Being emo is a little bit about being paranoid that you might not be emo at all. That your identity is never totally yours. That quarreling with yourself into becoming someone else is almost impossible. That Princess Nokia isn’t the only Boricua emo out there. That a radical shift in the definition of the genre is happening, in real time, thanks in part to an unexpected battalion of warriors: SoundCloud rappers. A fusion between emo and trap — rock and rap’s demented little siblings — has been going on for a while now. Lil Uzi Vert, Lil Tracy, Lil Peep (R.I.P.), and all of those other sadboys know that to live is to be exposed as living under the gaze of the Other, that to experience life is to experience the illusion of identity, dignity, and morality. This fusion, by means of erasure, removal, subtraction, and abstraction, bears a chance to discover a hidden path, to a new musical realism: that not rapping about luxury cars could lead to rapping about trailer homes, and that not rapping about designer clothes could lead to rapping about your feelings, and that your feelings, though sometimes faraway and hushed, build toward a sort of mysticism, liberating you as much as they obfuscate.
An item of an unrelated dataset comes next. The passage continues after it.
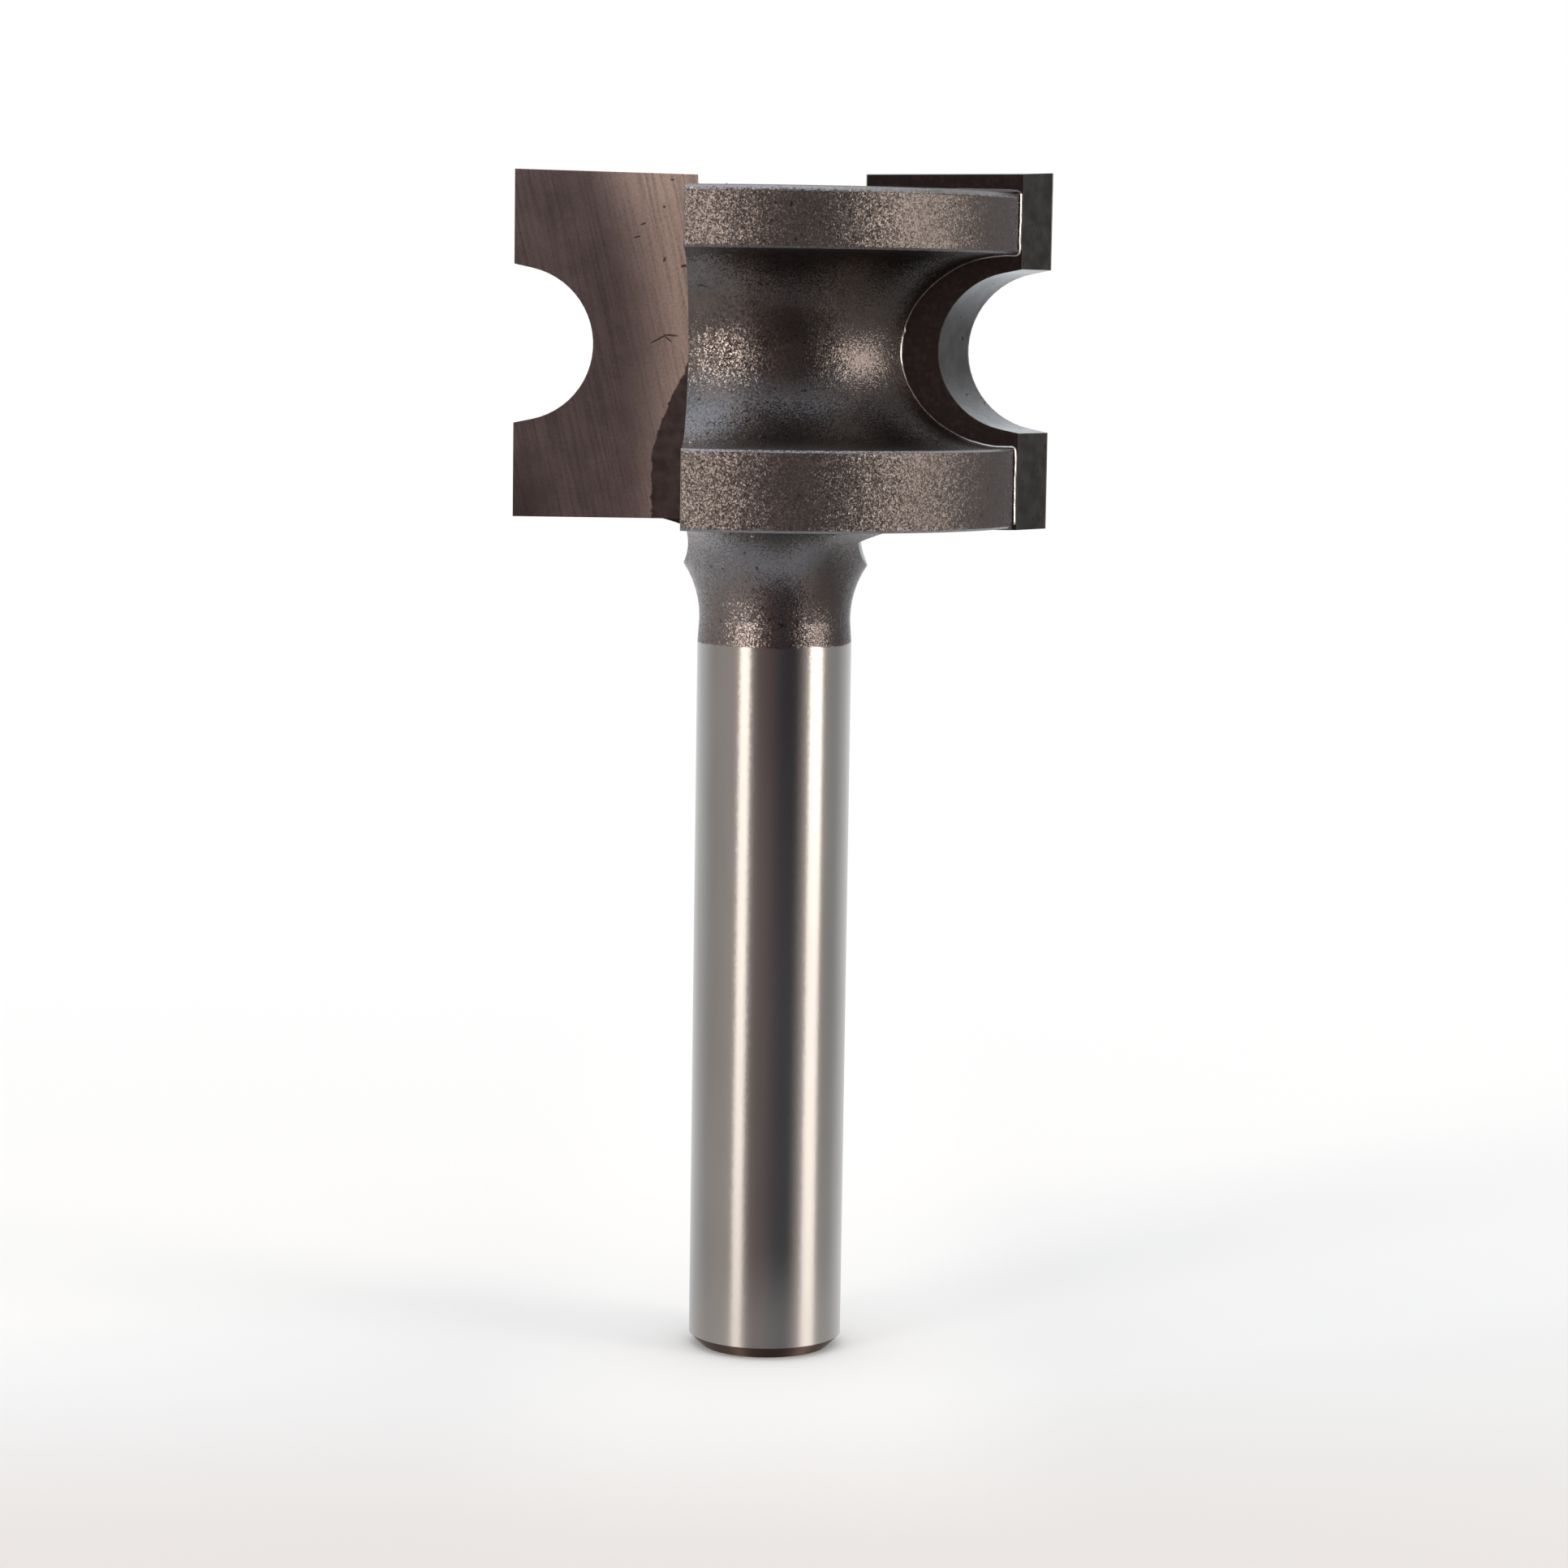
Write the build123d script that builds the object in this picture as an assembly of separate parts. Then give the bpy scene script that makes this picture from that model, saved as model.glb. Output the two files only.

Behind all of this, the shadow of the opioid crisis in America looms large. Because it is not enough to live; one must also demonstrate that one lives, that one performs being alive, that one can perform one’s emotions. An accent that recalls skyscrapers and open fire hydrants on the streets in the summer has turned into a flat cornfield. The sun hits weakly, like a sign of banished possibility, like an acknowledgement of otherness. The light gleams an instant, the Visa card chip inserted, a knife at a wrist with the potential for bleeding, and suddenly you’re in a metaphor for the bodily: that it might mimic or have a direct relationship with the ills and woes of the poetry of mere existence. Lo, it isn’t enough. Like a Big Bang emerging at the end of the universe to begin the next, a turbid volatility rife during adolescence — where experience becomes impossible without negativity — materializes. The Person that Never Appears appears. You. A supposed paradise. Paradise being a place of rest, beyond wealth and conspiracy theory. Where your eyes close and you access the holism of A Girl Cried Red.